Noble is “prioritizing free cash flow generation over U.S. onshore growth in 2020,” said the CEO. “Conventional major project developments, where we have a deep lineup of low-cost discovered resources, along with a return to exploration drilling, provide significant catalysts for our company this year as we build long-term value.”
Offshore development capex for this year is set at $275 million, significantly lower than 2019 as costs for the Leviathan field, which started up offshore Israel in late 2019, were concluded. Two-thirds of the offshore spend is to be deployed in West Africa to progress the natural gas monetization project at Alen in Equatorial Guinea. The remaining one-third is for Israel, primarily for pipeline expansion work related to meeting contracted regional demand growth and finalizing Leviathan phase one development.
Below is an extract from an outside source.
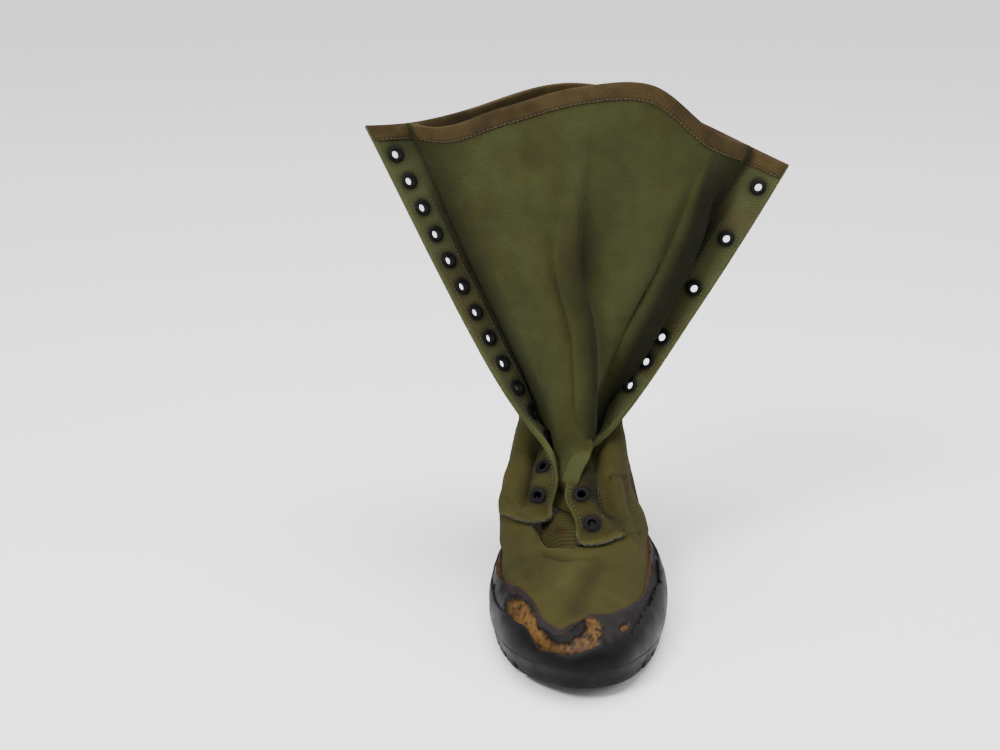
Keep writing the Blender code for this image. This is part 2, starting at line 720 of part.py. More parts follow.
def cap_between(bm, loop, height):
    """Close a loop with rungs from its medial to its lateral side."""
    half = len(loop) // 2
    rungs = []
    for i in range(1, half):
        rung = [loop[i]]
        for k in range(1, CAP_STRIPS):
            place = loop[i].co.lerp(loop[-i].co, k / CAP_STRIPS)
            place.z = float(height(place.y + HEEL_CENTRE))
            rung.append(bm.verts.new(place))
        rungs.append(rung + [loop[-i]])
    for low, high in zip(rungs[:-1], rungs[1:]):
        for k in range(CAP_STRIPS):
            bm.faces.new((low[k], low[k + 1], high[k + 1], high[k]))
    for k in range(CAP_STRIPS):
        bm.faces.new((loop[0], rungs[0][k], rungs[0][k + 1]))
        bm.faces.new((loop[half], rungs[-1][k], rungs[-1][k + 1]))


def rubber_profile(column, places, inner, thickness):
    """Cross-section of a rubber layer over one column of the wall, level with the sole below."""
    faces = []
    for shift in (inner, inner + thickness):
        line = []
        for place in places:
            point, normal = wall_at(column, place)
            if place == 0.0:
                normal = normal * (1.0, 1.0, 0.0)
            line.append(point + normal * shift)
        line[0][2] = sole_top(line[0][1])
        faces.append(line)
    return faces[0] + faces[1][::-1]


def make_foxing(parts, mat):
    """Rubber wall bonded round the upper, from the sole up to the rubber line. It keeps to the
    rows of the canvas mesh, and each column ends at its own height."""
    profiles = []
    for side in SIDES:
        shares = column_shares(side, 0.0)
        rises = hermite(column(RUBBER_LINE, 0), column(RUBBER_LINE, 1 if side == "medial" else 2),
                        shares)
        group = []
        for k, rise in enumerate(rises):
            index = k if side == "medial" else COLUMNS - 1 - k
            top = place_at_rise(index, rise * INSTEP_RISE)
            places = np.where(PLACES < top - RUBBER_TOP_STEP, PLACES, top)[:FOXING_ROWS]
            group.append(rubber_profile(index, places, FOXING_INNER, RUBBER))
        profiles += group if side == "medial" else group[-2:0:-1]
    bm = bmesh.new()
    loops = [[bm.verts.new(world(p)) for p in profile] for profile in profiles]
    join_loops(bm, loops + loops[:1])
    bmesh.ops.triangulate(bm, faces=bm.faces, quad_method="FIXED")
    bmesh.ops.remove_doubles(bm, verts=bm.verts, dist=WELD)
    return add_object("foxing", bm, parts, mat)


def make_toe_bumper(parts, mat):
    """Second rubber layer round the toe, over the foxing's lower edge."""
    around = [index % (COLUMNS - 1) for index in range(BUMPER_COLUMNS, -BUMPER_COLUMNS - 1, -1)]
    inner = FOXING_INNER + RUBBER + GAP
    places = PLACES[:WALL_STEPS]
    bm = bmesh.new()
    loops = []
    for index in around:
        profile = rubber_profile(index, places, inner, BUMPER)
        loops.append([bm.verts.new(world(p)) for p in profile])
    join_loops(bm, loops)
    for loop in (loops[0], loops[-1]):
        for k in range(len(places) - 1):
            bm.faces.new((loop[k], loop[k + 1], loop[-2 - k], loop[-1 - k]))
    return add_object("toe_bumper", bm, parts, mat)


def make_insole(parts, mat):
    """Flat liner that lies on the sole inside the upper."""
    inner = CANVAS / 2 + GAP + EASE
    bm = bmesh.new()
    loops = []
    for lift in (0.0, INSOLE_THICKNESS):
        loop = []
        for index in range(COLUMNS - 1):
            point, normal = wall_at(index, 0.0)
            point = point - normal * (1.0, 1.0, 0.0) * inner
            point[2] = sole_top(point[1]) + lift
            loop.append(bm.verts.new(world(point)))
        loops.append(loop)
    join_loops(bm, loops)
    cap_between(bm, loops[0], sole_top)
    cap_between(bm, loops[1], lambda y: sole_top(y) + INSOLE_THICKNESS)
    return add_object("insole", bm, parts, mat)


def tongue_end(side, place, beyond):
    """Point of the tongue's cloth against the inner face of a quarter, past its facing."""
    step = 1 if side == "medial" else -1
    first = FACING_STEPS if side == "medial" else COLUMNS - 1 - FACING_STEPS
    near, near_normal = wall_at(first, place)
    far, far_normal = wall_at(first + step, place)
    share = beyond / np.linalg.norm(far - near)
    ramp = np.clip((place - TAPE_CLEAR_FROM) / (1 - TAPE_CLEAR_FROM), 0, 1)
    shift = CANVAS / 2 + GAP + EASE + TONGUE_CLOTH / 2 + ramp * 2 * (TAPE_THICKNESS + GAP)
    return near + (far - near) * share - (near_normal + (far_normal - near_normal) * share) * shift


def tongue_surface():
    """Rows of points over the tongue, medial seam to lateral seam, hem to top edge."""
    starts = column(TONGUE_FOOT_ROWS + TONGUE_SHAFT_ROWS, 0)
    table = np.array([foot_points(row[1:]) for row in TONGUE_FOOT_ROWS]
                     + [shaft_points(row[1:]) for row in TONGUE_SHAFT_ROWS])
    rows = []
    for place in PLACES[PLACES >= starts[0]]:
        middle = [[hermite(starts, table[:, k, i], place) for i in range(3)]
                  for k in range(table.shape[1])]
        across = [tongue_end("medial", place, 0.0)] + middle + [tongue_end("lateral", place, 0.0)]
        across = np.array(across)
        length = ring_lengths(across)
        samples = np.linspace(0, length[-1], TONGUE_STEPS + 1)
        curve = np.stack([hermite(length, across[:, i], samples) for i in range(3)], axis=1)
        ends = [tongue_end(side, place, SEAM_MARGIN) for side in SIDES]
        rows.append(np.concatenate((ends[:1], curve, ends[1:])))
    return np.array(rows)


def make_tongue(parts, mat):
    """Folding tongue, one cloth from seam to seam with a pleat down its middle."""
    bm = bmesh.new()
    grid_surface(bm, tongue_surface())
    obj = add_object("tongue", bm, parts, mat, closed=False)
    solidify(obj, TONGUE_CLOTH, 0.0)
    return obj


def fold_over(bm, stations):
    """Folded tape: a channel swept along an edge. Each station holds outer and inner leg points
    and the matching points at the edge, with the cloth's outward normal and upward direction."""
    loops = []
    for edge, below, normal, below_normal, up, half_out, half_in in stations:
        out_near = half_out + GAP
        in_near = half_in + GAP
        loops.append([
            below + below_normal * (out_near + EASE),
            below + below_normal * (out_near + EASE + TAPE_THICKNESS),
            edge + normal * (out_near + TAPE_THICKNESS) + up * (GAP + TAPE_THICKNESS),
            edge - normal * (in_near + TAPE_THICKNESS) + up * (GAP + TAPE_THICKNESS),
            below - below_normal * (in_near + EASE + TAPE_THICKNESS),
            below - below_normal * (in_near + EASE),
            edge - normal * in_near + up * GAP,
            edge + normal * out_near + up * GAP,
        ])
    verts = [[bm.verts.new(world(p)) for p in loop] for loop in loops]
    sides = len(loops[0])
    for a, b in zip(verts[:-1], verts[1:]):
        for k in range(sides):
            m = (k + 1) % sides
            bm.faces.new((a[k], a[m], b[m], b[k]))
    for end in (verts[0], verts[-1]):
        bm.faces.new((end[0], end[1], end[2], end[7]))
        bm.faces.new((end[2], end[3], end[6], end[7]))
        bm.faces.new((end[3], end[4], end[5], end[6]))


def tape_station(edge, normal, under, under_normal, half_out, half_in):
    """One station of a folded tape, its legs lying along the straight cloth below the edge."""
    down = under - edge
    share = TAPE_WIDTH / np.linalg.norm(down)
    below_normal = normal + (under_normal - normal) * share
    below_normal /= np.linalg.norm(below_normal)
    up = -down / np.linalg.norm(down)
    return edge, edge + down * share, normal, below_normal, up, half_out, half_in


def make_collar_tape(parts, mat):
    """Binding folded over the quarters' top edge, corner to corner round the back."""
    stations = [
        tape_station(POINTS[-1, k], NORMALS[-1, k], POINTS[-2, k], NORMALS[-2, k],
                     CANVAS / 2 + QUARTER_STEP, CANVAS / 2)
        for k in range(COLUMNS)
    ]
    bm = bmesh.new()
    fold_over(bm, stations)
    return add_object("collar_tape", bm, parts, mat)


def surface_normals(points):
    """Unit normals of a grid of points, by differences across and up."""
    normals = np.cross(np.gradient(points, axis=1), np.gradient(points, axis=0))
    return normals / np.linalg.norm(normals, axis=2)[:, :, None]


def make_tongue_tape(parts, mat):
    """Binding folded over the tongue's top edge between the two seams."""
    points = tongue_surface()
    normals = surface_normals(points)
    half = TONGUE_CLOTH / 2
    stations = [
        tape_station(points[-1, k], normals[-1, k], points[-2, k], normals[-2, k], half, half)
        for k in range(2, points.shape[1] - 2)
    ]
    bm = bmesh.new()
    fold_over(bm, stations)
    return add_object("tongue_tape", bm, parts, mat)


def build():
    for obj in list(bpy.data.objects):
        bpy.data.objects.remove(obj)
    parts = make_collection("jungle_boot")
    guides = make_collection("cutters")
    canvas = material("olive_canvas", (0.085, 0.090, 0.035), 0.9)
    tongue_cloth = material("tongue_canvas", (0.060, 0.075, 0.030), 0.9)
    rubber = material("black_rubber", (0.016, 0.015, 0.016), 0.5)
    tape = material("tan_tape", (0.16, 0.095, 0.040), 0.9)
    liner = material("insole_canvas", (0.10, 0.09, 0.05), 0.95)
    lacquer = material("black_eyelet", (0.02, 0.02, 0.025), 0.35, 0.8)
    make_outsole(parts, guides, rubber)
    make_upper(parts, guides, canvas)
    make_foxing(parts, rubber)
    make_toe_bumper(parts, rubber)
    make_insole(parts, liner)
    make_tongue(parts, tongue_cloth)
    make_collar_tape(parts, tape)
    make_tongue_tape(parts, tape)
    make_eyelets(parts, lacquer)


build()
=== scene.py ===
"""Looks of the canvas and rubber jungle boot, for the left foot.

Every piece is made from the same named sizes and rings as the solids, on a finer
grid, so it lies where its solid lies. Design points are measured from the toe tip
in metres; the boot's own frame has its origin under the middle of the heel.
"""

import bpy
import numpy as np
from mathutils import Matrix, Vector


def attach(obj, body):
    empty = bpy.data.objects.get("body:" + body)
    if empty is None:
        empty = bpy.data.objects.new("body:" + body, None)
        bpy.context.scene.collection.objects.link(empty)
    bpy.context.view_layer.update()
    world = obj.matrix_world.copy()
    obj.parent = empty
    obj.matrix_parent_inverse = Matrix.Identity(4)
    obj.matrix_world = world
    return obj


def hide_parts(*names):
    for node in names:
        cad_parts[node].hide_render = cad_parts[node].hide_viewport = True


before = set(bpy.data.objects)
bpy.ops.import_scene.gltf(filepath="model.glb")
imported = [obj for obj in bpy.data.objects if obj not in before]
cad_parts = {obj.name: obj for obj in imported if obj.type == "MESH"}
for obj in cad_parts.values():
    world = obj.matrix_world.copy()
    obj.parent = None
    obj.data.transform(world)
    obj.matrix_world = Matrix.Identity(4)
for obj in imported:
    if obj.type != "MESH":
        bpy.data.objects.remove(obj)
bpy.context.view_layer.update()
MM = 0.001

# Overall sizes, as in the solids
LENGTH = 0.300
BALL_WIDTH = 0.108
COLLAR_WIDTH = 0.264
SHAFT_HEIGHT = 0.310
INSTEP_RISE = 0.080
HEEL_HEIGHT = 0.027
FOREPART_HEIGHT = 0.014
TOE_SPRING = 0.008
TREAD_DEPTH = 0.005
LUG_PITCH = 0.0165
LUG_GROOVE = 0.0042
GROOVE_REACH = 0.016
GROOVE_OVERRUN = 0.006
GROOVE_SLANT = 0.42
# Short grooves: from this half width on, their place and length as shares of it, then width as a
# share of a lug groove, depth and shift
SHORT_FROM = 0.012
SHORT_AT = 0.36
SHORT_LENGTH = 0.50
SHORT_WIDTH = 0.7
SHORT_DEPTH = 0.0030
SHORT_SHIFT = 0.004
LUG_ZONES = ((0.10, 0.48), (0.76, 0.94))
CANVAS = 0.0020
QUARTER_STEP = 0.0010
RUBBER = 0.0028
BUMPER = 0.0016
TONGUE_CLOTH = 0.0014
TAPE_WIDTH = 0.0100
TAPE_THICKNESS = 0.0010
GAP = 0.0003
FACING_WIDTH = 0.024
EYELET_INBOARD = 0.0095
EYELET_PITCH = 0.0190
EYELET_TOP = 0.0200
EYELET_RADIUS = 0.0056
EYELET_HOLE = 0.0024
RING_RADIUS = EYELET_RADIUS * 0.9
RING_SIDES = 28
EYELET_PROUD = 0.0009
EYELET_STEPS = {
    "medial": tuple(range(14)),
    "lateral": (0, 2, 4, 6, 7, 8, 12.3, 13.3),
}
SEAM_MARGIN = 0.006
RAW_EDGE = 0.47
TAPE_CLEAR_FROM = 0.94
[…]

Gas and oil volumes for 2020 are expected to be about 10% higher overall than 2019 at the midpoint of 385,000-405,000 boe/d. Gas sales volumes from Israel alone are forecast to average 445-485 MMcfe/d in 2020, an anticipated increase of 100%-plus year/year.
The offshore portfolio was “clearly punctuated by the startup of Leviathan at year-end,” Smolik said. “As we signaled, we expect demand and Leviathan to be the growth engine for the company in 2020.”
Since the startup of production offshore Israel, the Leviathan and Tamar fields combined on peak days have exceeded 1.8 Bcf/d. Noble also has opened markets in the region for gas exports into Jordan and Egypt.